→ **Stated problem**:
Extract, unchanged, every line from the top of the material below through the line with "for node in", and no more.

→ **Records for this task**:
↓↓↓

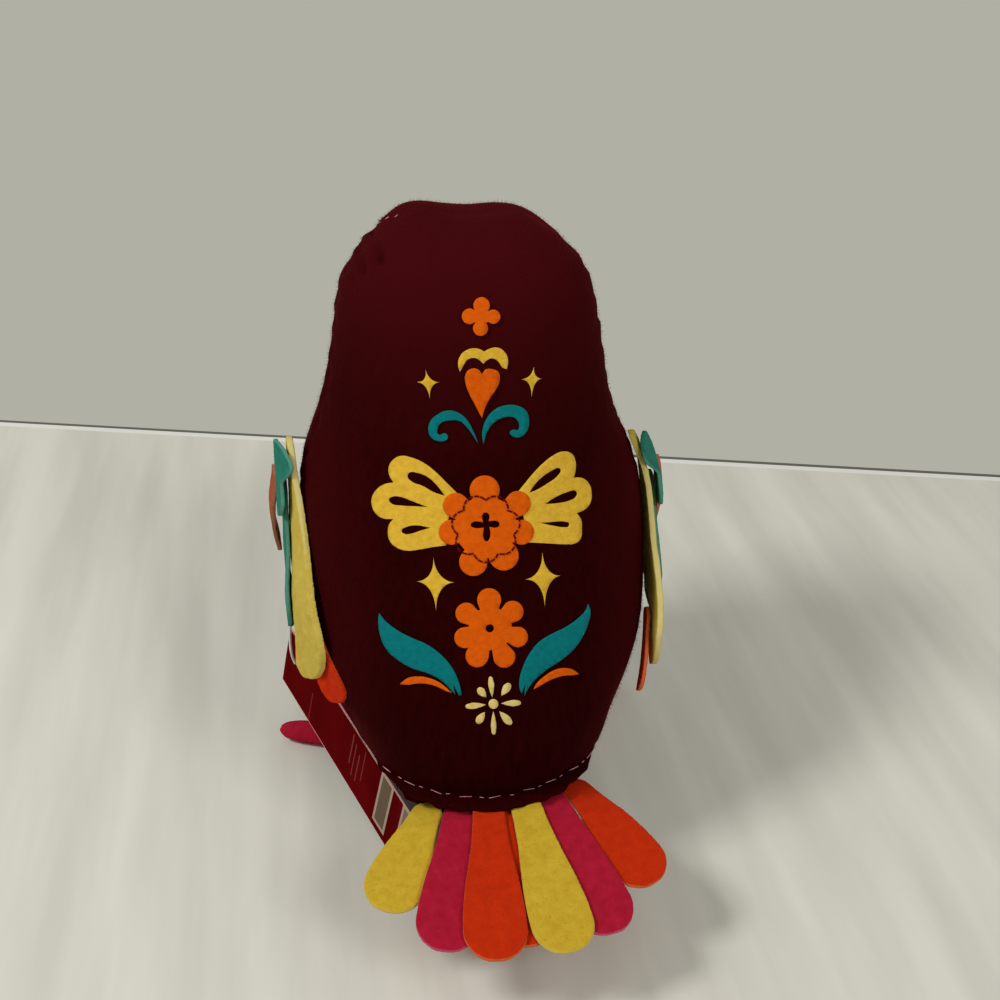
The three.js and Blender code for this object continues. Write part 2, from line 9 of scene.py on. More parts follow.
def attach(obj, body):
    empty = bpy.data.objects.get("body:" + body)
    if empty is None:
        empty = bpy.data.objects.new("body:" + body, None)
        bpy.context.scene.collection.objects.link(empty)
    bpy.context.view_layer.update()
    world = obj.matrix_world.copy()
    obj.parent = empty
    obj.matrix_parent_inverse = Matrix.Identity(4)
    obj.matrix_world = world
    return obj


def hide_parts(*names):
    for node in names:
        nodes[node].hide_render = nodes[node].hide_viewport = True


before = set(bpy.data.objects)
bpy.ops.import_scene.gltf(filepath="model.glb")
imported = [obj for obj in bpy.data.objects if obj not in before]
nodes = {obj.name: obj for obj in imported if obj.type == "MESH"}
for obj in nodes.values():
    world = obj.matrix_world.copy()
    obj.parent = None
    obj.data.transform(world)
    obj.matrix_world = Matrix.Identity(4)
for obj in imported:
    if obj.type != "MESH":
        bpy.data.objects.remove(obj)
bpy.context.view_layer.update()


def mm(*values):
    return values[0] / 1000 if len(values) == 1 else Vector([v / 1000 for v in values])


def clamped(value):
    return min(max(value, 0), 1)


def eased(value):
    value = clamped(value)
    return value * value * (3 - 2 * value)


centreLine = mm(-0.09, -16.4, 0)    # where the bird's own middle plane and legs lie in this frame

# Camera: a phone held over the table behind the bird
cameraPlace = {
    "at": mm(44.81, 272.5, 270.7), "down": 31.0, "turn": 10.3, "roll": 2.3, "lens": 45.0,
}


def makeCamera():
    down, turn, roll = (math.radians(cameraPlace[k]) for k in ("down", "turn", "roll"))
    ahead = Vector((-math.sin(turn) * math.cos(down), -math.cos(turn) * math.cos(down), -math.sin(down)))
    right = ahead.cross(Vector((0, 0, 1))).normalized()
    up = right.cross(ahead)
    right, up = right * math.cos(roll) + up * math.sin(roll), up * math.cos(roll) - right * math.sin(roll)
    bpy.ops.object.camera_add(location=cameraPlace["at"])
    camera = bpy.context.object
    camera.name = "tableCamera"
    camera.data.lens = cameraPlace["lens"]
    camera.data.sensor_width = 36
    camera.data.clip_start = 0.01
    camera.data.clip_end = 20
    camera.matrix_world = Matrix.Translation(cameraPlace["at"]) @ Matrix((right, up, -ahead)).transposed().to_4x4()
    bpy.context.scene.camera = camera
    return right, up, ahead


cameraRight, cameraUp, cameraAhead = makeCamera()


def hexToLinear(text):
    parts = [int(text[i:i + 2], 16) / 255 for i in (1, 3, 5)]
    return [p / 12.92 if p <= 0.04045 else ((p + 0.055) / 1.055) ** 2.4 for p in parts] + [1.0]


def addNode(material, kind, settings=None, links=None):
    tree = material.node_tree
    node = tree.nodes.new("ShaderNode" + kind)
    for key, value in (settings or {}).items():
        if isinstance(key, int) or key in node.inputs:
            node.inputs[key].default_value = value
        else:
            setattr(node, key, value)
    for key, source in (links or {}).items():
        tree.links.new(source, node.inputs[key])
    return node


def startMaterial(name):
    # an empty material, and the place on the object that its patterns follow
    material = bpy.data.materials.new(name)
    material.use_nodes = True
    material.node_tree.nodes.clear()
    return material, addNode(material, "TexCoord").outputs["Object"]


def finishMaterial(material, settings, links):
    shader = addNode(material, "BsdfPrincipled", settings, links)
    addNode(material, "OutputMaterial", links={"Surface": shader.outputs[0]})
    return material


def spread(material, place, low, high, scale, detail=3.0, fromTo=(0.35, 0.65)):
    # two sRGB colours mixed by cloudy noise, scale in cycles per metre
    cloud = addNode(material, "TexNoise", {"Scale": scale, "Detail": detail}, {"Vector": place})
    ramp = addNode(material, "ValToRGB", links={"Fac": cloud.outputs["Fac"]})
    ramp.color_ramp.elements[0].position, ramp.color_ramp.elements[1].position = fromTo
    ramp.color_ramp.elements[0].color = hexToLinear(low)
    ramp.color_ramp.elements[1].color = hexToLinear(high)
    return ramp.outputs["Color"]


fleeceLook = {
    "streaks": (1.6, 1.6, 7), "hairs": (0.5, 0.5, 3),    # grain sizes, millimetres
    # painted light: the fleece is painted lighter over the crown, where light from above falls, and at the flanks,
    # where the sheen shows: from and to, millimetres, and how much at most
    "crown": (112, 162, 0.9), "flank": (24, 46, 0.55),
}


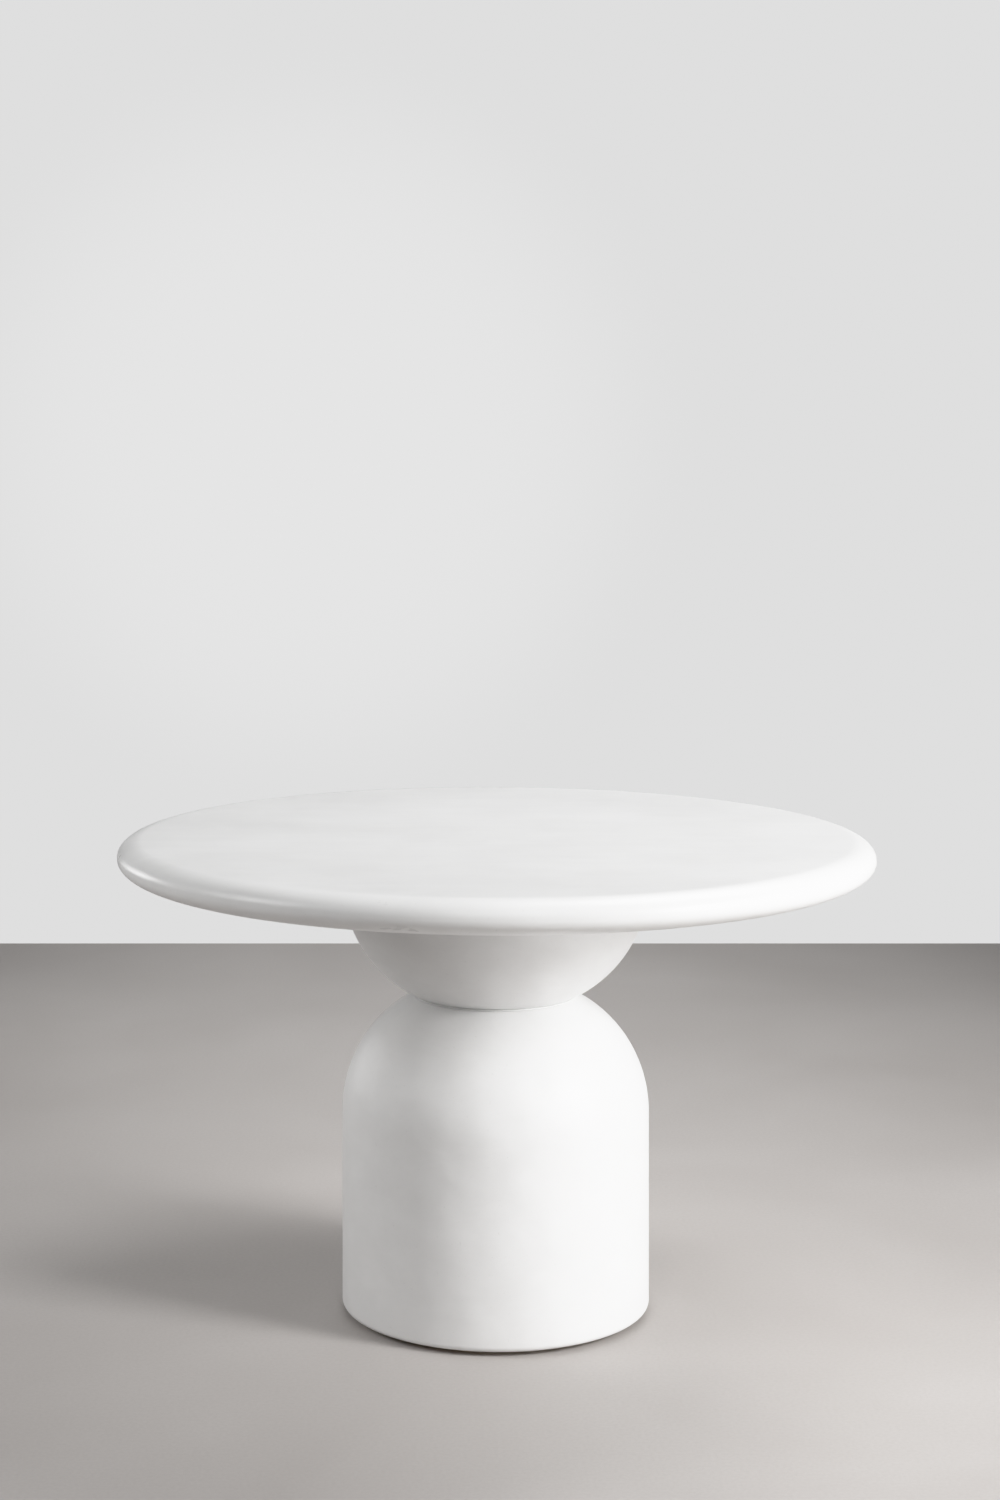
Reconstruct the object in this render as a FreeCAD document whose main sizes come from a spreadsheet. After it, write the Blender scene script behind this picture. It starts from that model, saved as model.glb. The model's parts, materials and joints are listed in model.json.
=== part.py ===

↑↑↑

→ **Answer for this exercise**:
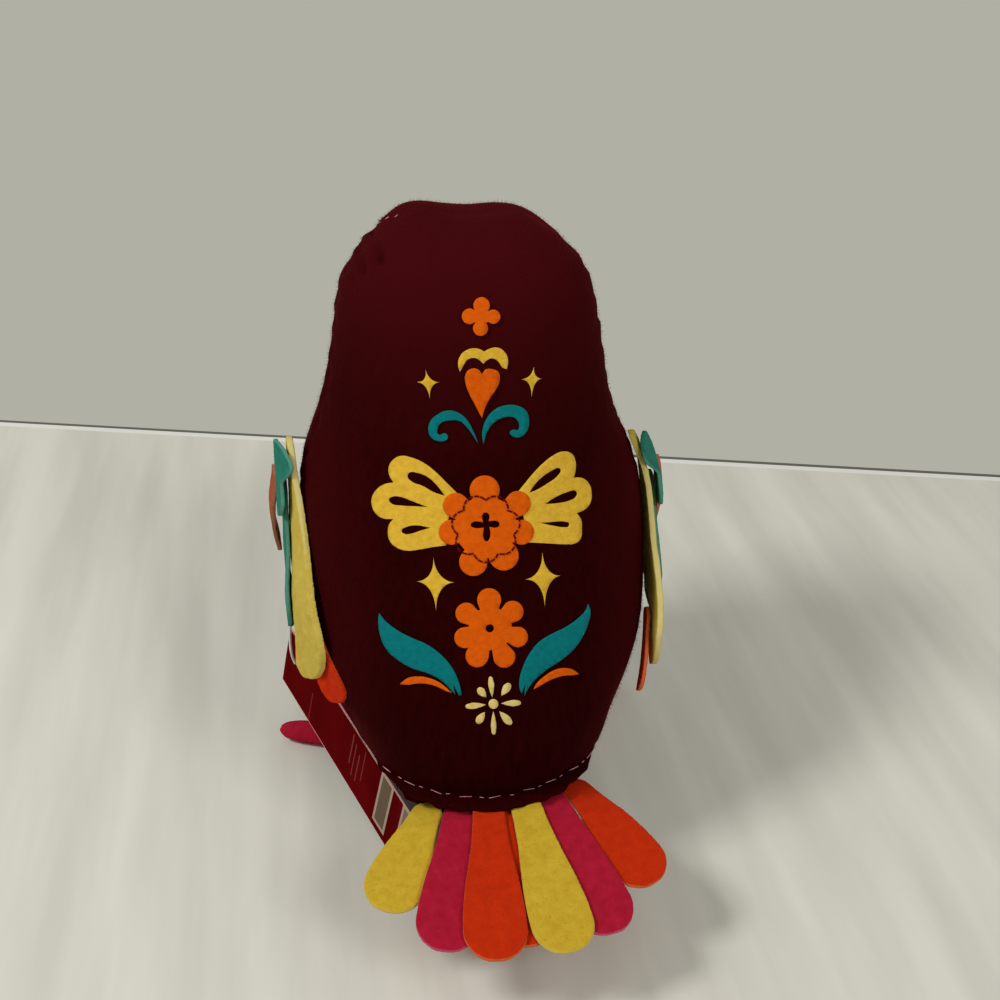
The three.js and Blender code for this object continues. Write part 2, from line 9 of scene.py on. More parts follow.
def attach(obj, body):
    empty = bpy.data.objects.get("body:" + body)
    if empty is None:
        empty = bpy.data.objects.new("body:" + body, None)
        bpy.context.scene.collection.objects.link(empty)
    bpy.context.view_layer.update()
    world = obj.matrix_world.copy()
    obj.parent = empty
    obj.matrix_parent_inverse = Matrix.Identity(4)
    obj.matrix_world = world
    return obj


def hide_parts(*names):
    for node in names:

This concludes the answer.